> [WORK TO BE COMPLETED] Your task is to copy every line of this material exactly.

> [DATA ENTRIES]
━━━━━━━━━━━━━━━━━━━━

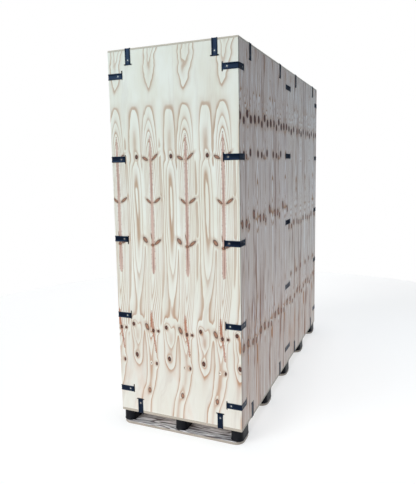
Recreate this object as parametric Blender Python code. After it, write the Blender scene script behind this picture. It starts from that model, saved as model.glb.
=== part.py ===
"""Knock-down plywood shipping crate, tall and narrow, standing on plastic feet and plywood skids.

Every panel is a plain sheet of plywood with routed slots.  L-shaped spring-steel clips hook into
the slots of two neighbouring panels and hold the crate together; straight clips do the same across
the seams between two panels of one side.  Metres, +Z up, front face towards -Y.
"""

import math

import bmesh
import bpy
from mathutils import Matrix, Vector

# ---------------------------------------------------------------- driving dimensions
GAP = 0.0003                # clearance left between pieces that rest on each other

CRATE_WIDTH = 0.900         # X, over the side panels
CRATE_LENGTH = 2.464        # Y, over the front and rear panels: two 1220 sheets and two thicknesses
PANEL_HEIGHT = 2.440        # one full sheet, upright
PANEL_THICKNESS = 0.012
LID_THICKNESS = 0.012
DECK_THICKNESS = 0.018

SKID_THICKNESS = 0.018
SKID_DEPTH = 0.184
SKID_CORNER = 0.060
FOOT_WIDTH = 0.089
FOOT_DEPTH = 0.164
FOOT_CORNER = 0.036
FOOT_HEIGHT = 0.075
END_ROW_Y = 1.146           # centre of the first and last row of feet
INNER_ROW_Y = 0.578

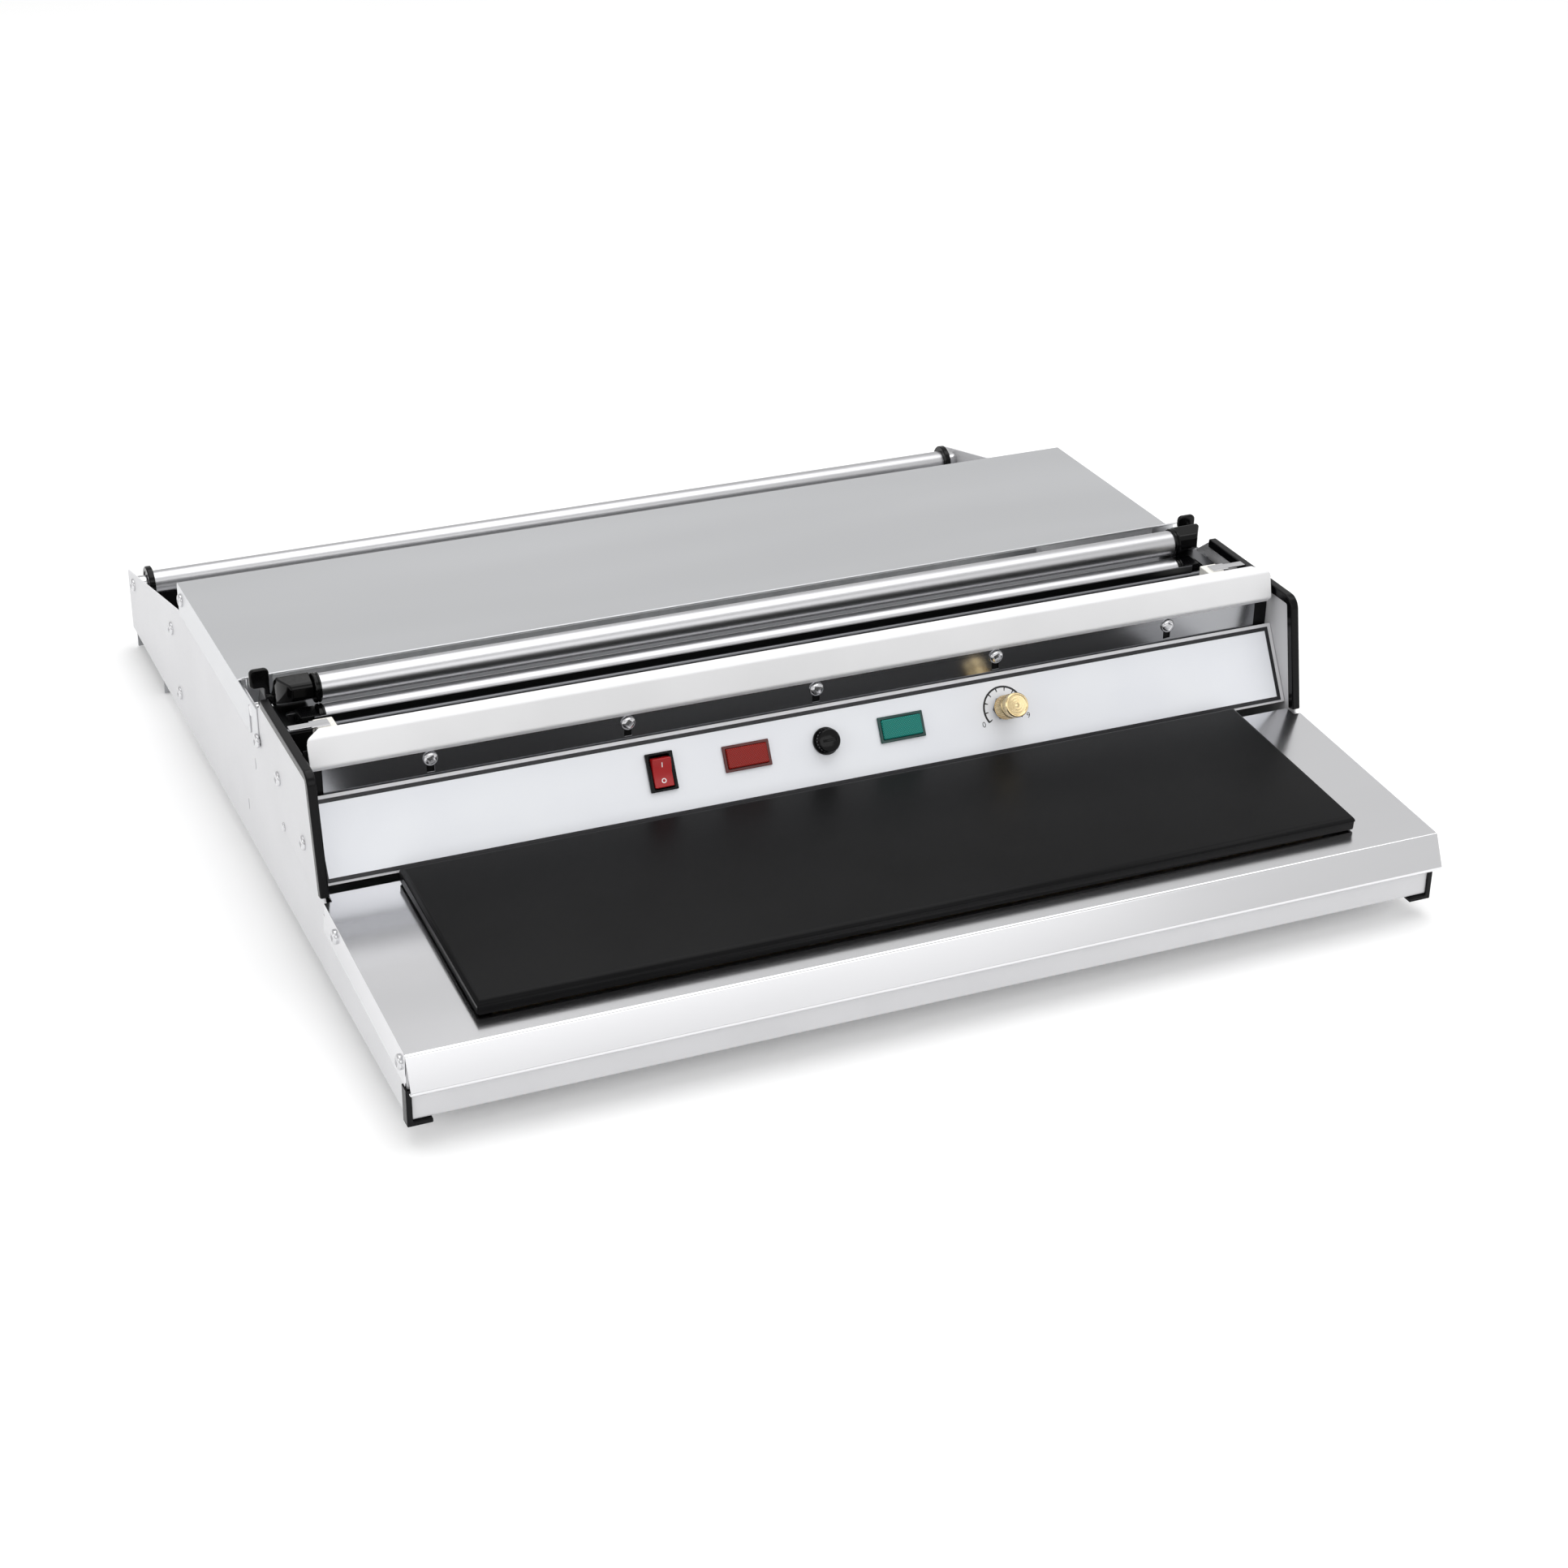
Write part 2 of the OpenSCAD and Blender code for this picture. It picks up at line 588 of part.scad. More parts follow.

━━━━━━━━━━━━━━━━━━━━

> [REPLY]
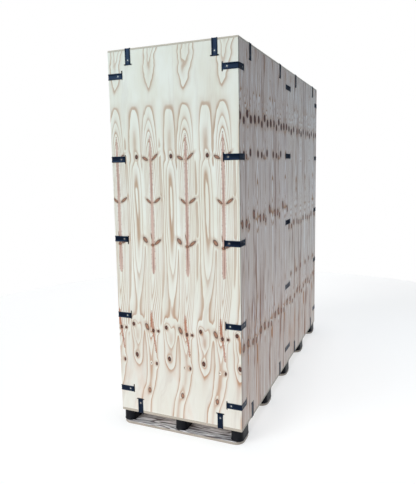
Recreate this object as parametric Blender Python code. After it, write the Blender scene script behind this picture. It starts from that model, saved as model.glb.
=== part.py ===
"""Knock-down plywood shipping crate, tall and narrow, standing on plastic feet and plywood skids.

Every panel is a plain sheet of plywood with routed slots.  L-shaped spring-steel clips hook into
the slots of two neighbouring panels and hold the crate together; straight clips do the same across
the seams between two panels of one side.  Metres, +Z up, front face towards -Y.
"""

import math

import bmesh
import bpy
from mathutils import Matrix, Vector

# ---------------------------------------------------------------- driving dimensions
GAP = 0.0003                # clearance left between pieces that rest on each other

CRATE_WIDTH = 0.900         # X, over the side panels
CRATE_LENGTH = 2.464        # Y, over the front and rear panels: two 1220 sheets and two thicknesses
PANEL_HEIGHT = 2.440        # one full sheet, upright
PANEL_THICKNESS = 0.012
LID_THICKNESS = 0.012
DECK_THICKNESS = 0.018

SKID_THICKNESS = 0.018
SKID_DEPTH = 0.184
SKID_CORNER = 0.060
FOOT_WIDTH = 0.089
FOOT_DEPTH = 0.164
FOOT_CORNER = 0.036
FOOT_HEIGHT = 0.075
END_ROW_Y = 1.146           # centre of the first and last row of feet
INNER_ROW_Y = 0.578

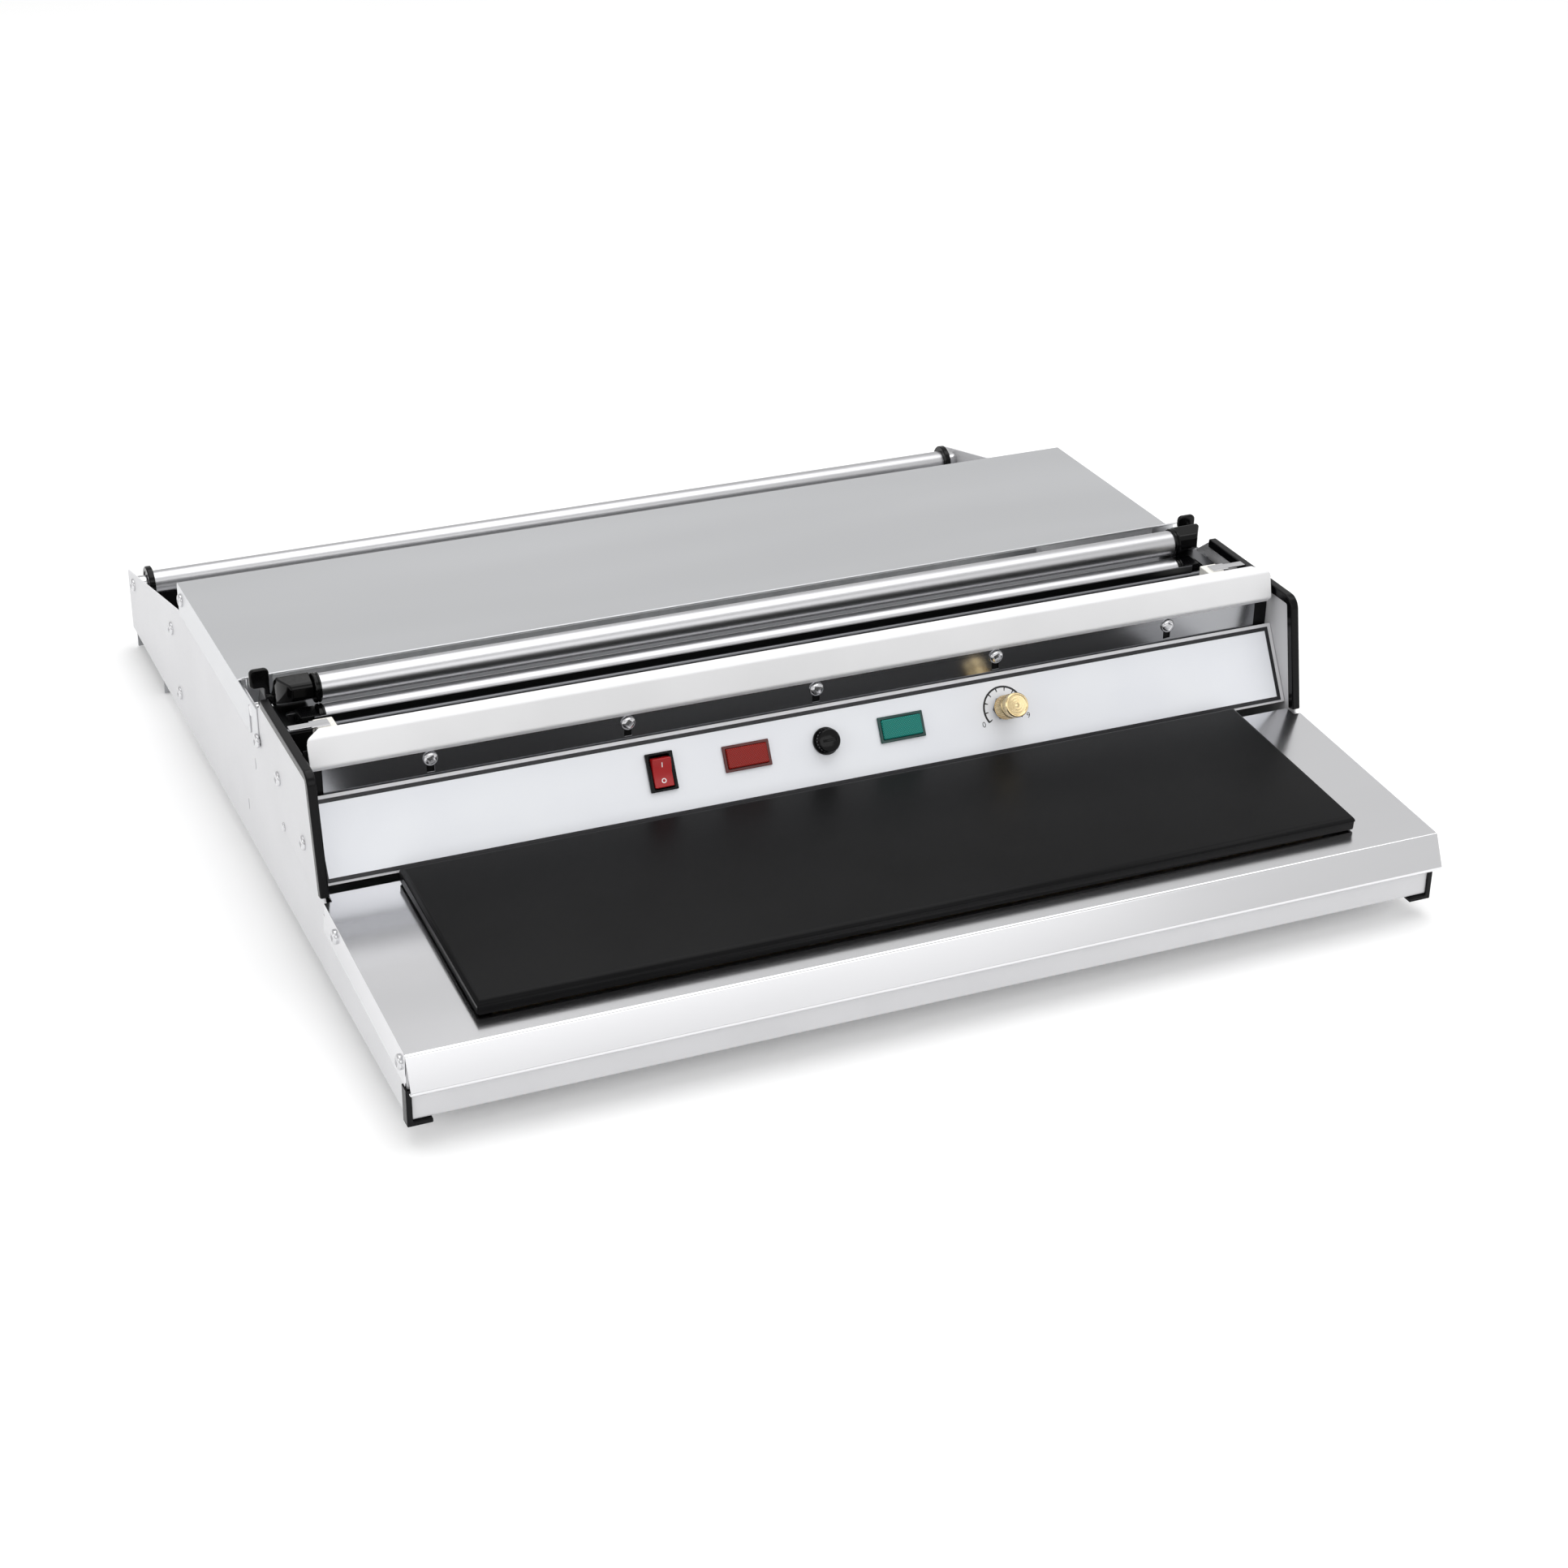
Write part 2 of the OpenSCAD and Blender code for this picture. It picks up at line 588 of part.scad. More parts follow.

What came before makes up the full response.